An Experiment in Rapid Chess Improvement

Record of my experience in undertaking Michael de la Maza's "Rapid Chess Improvement" program.

Sunday, March 06, 2005

Status Report

Given everything that has been going on lately, I'm falling further behind. I just finished through 670 when I should be done with 829 by the end of tonight (ouch). I was able to do some problems on the plane this afternoon, and I think I can do another 30-40 tonight in the comfort of my hotel room. At any rate, I still have a bit of catching up to do.

I wrapped up level 30 a day or two ago, so here's where things stand:

Circle 1 % Circle 2 %
---------- ----------
Level 10 96% 99%
Level 20 91% 93%
Level 30 74% 80%
Level 40 69% 80% (in progress)
Level 50 67%
Level 60 55%
Level 70 60%
Level 80 57%
Level 90 55%
My percentages have been rising, though admittedly I was taking longer than I should have on level 20 which probably hiked up my percentage a bit. I'm doing pretty well at keeping to my planned time for my recent sets (find the first move in 1 minute, 45 seconds and complete the problem in 3 minutes, 15 seconds).
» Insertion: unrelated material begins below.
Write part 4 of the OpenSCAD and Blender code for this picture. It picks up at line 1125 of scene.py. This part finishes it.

I am remembering fewer of the problems in level 40 than I expected, but I'm still doing much better than in circle 1. One thing I'm getting better at is seeing when there is nothing more to be gained in a position (i.e. I'm attacking the enemy king but there just isn't a mate there) and instead of (fruitlessly) continuing the attack, I find the (correct) "bail out" move whereby I end the attack with a material advantage. Often the bail out move captures an enemy piece that has been hanging for five moves or so. In the past I was more inclined to either try to take the hanging piece too early, or try to keep on attacking when there was nothing more to be gained. This is probably the result of being able to calculate better and seeing more in the position which translates into me trusting my calculations more. I cannot always see all the lines, but I'm getting better at evaluating when a line has promise or is a dead end.
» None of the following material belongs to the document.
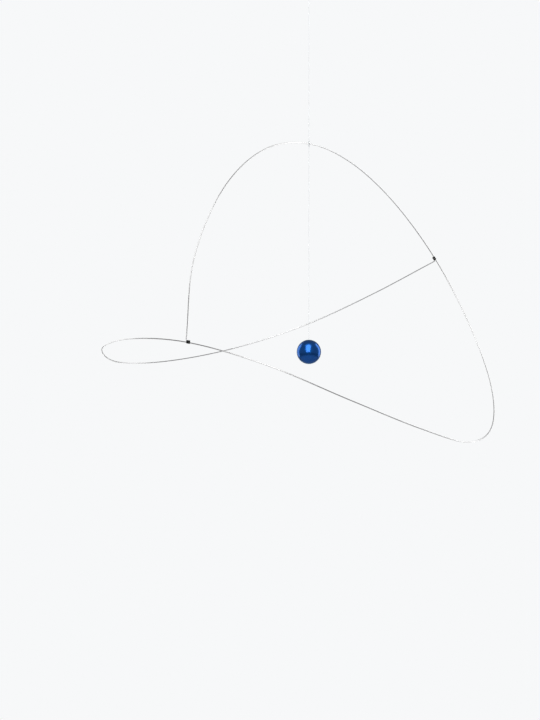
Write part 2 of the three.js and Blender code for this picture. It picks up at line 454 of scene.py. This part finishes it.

Looks like Don is in the home stretch! Go Don go!!

Update at 11:25 CST: I just finished through 706. I was tired, but still managed 79% for this set of 36 (total time: 2 hours, 37 minutes). I'm catching up slowly but surely...

2 Comments:

At 4:47 AM, Blogger Temposchlucker said...

Hang on!

 
At 6:21 AM, Anonymous Anonymous said...

I know you can do it. If it takes longer, more days, then planned then so be it. I doubt the DLM schedule is written for people with a life outside chess.

So don't be dissapointed if you don't get things done in time (as planned).